### [YOUR INSTRUCTIONS]
For the material that follows, list every line containing the word "part".

# DATA ROWS start

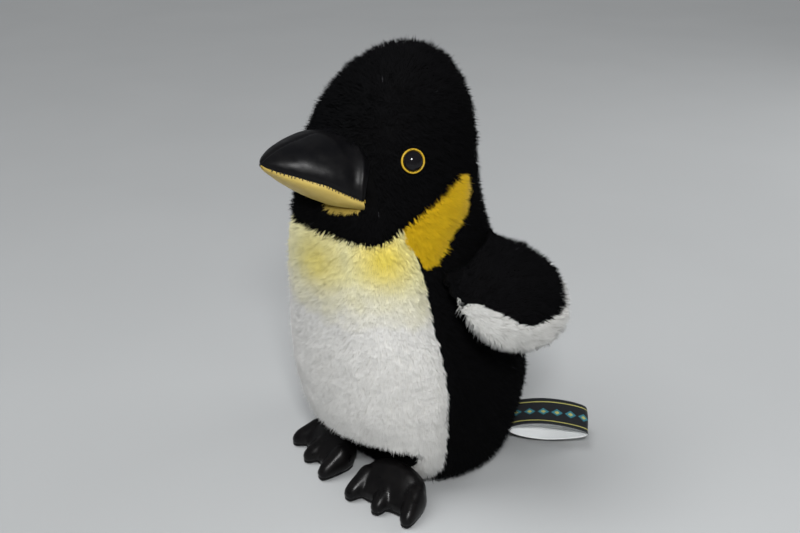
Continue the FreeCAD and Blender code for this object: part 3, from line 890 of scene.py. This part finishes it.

# DATA ROWS end
# DATA ROWS start

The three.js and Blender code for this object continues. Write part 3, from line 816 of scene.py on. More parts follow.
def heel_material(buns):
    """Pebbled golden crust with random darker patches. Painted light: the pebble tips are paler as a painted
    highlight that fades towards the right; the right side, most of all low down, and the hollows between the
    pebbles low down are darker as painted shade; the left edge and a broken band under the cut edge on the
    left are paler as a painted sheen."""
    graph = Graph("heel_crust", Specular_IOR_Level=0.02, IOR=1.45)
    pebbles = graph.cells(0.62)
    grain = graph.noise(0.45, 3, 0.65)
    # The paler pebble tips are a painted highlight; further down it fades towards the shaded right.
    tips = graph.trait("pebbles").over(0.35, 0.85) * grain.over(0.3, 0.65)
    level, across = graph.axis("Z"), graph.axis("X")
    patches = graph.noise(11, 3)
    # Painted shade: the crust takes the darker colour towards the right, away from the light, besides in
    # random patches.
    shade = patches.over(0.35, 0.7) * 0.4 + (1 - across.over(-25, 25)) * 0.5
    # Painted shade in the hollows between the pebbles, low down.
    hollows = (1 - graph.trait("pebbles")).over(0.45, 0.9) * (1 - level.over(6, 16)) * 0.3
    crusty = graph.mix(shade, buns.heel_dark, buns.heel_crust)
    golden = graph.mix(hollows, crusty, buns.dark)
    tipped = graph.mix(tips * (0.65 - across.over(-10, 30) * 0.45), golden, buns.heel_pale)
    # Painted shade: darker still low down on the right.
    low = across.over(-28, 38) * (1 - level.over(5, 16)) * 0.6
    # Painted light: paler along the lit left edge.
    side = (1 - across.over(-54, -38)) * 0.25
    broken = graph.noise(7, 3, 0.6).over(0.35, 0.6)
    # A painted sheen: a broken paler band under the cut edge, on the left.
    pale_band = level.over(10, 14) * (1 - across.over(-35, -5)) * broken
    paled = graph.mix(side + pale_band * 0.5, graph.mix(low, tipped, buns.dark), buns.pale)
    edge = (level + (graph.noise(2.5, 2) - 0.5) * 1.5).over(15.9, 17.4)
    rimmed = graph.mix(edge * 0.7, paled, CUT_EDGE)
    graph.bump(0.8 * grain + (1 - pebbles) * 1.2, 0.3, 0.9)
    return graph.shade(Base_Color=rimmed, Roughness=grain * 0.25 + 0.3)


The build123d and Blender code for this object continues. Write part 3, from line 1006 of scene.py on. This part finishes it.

# DATA ROWS end

### [SOLUTION TO THE PROBLEM]
Continue the FreeCAD and Blender code for this object: part 3, from line 890 of scene.py. This part finishes it.
The three.js and Blender code for this object continues. Write part 3, from line 816 of scene.py on. More parts follow.
The build123d and Blender code for this object continues. Write part 3, from line 1006 of scene.py on. This part finishes it.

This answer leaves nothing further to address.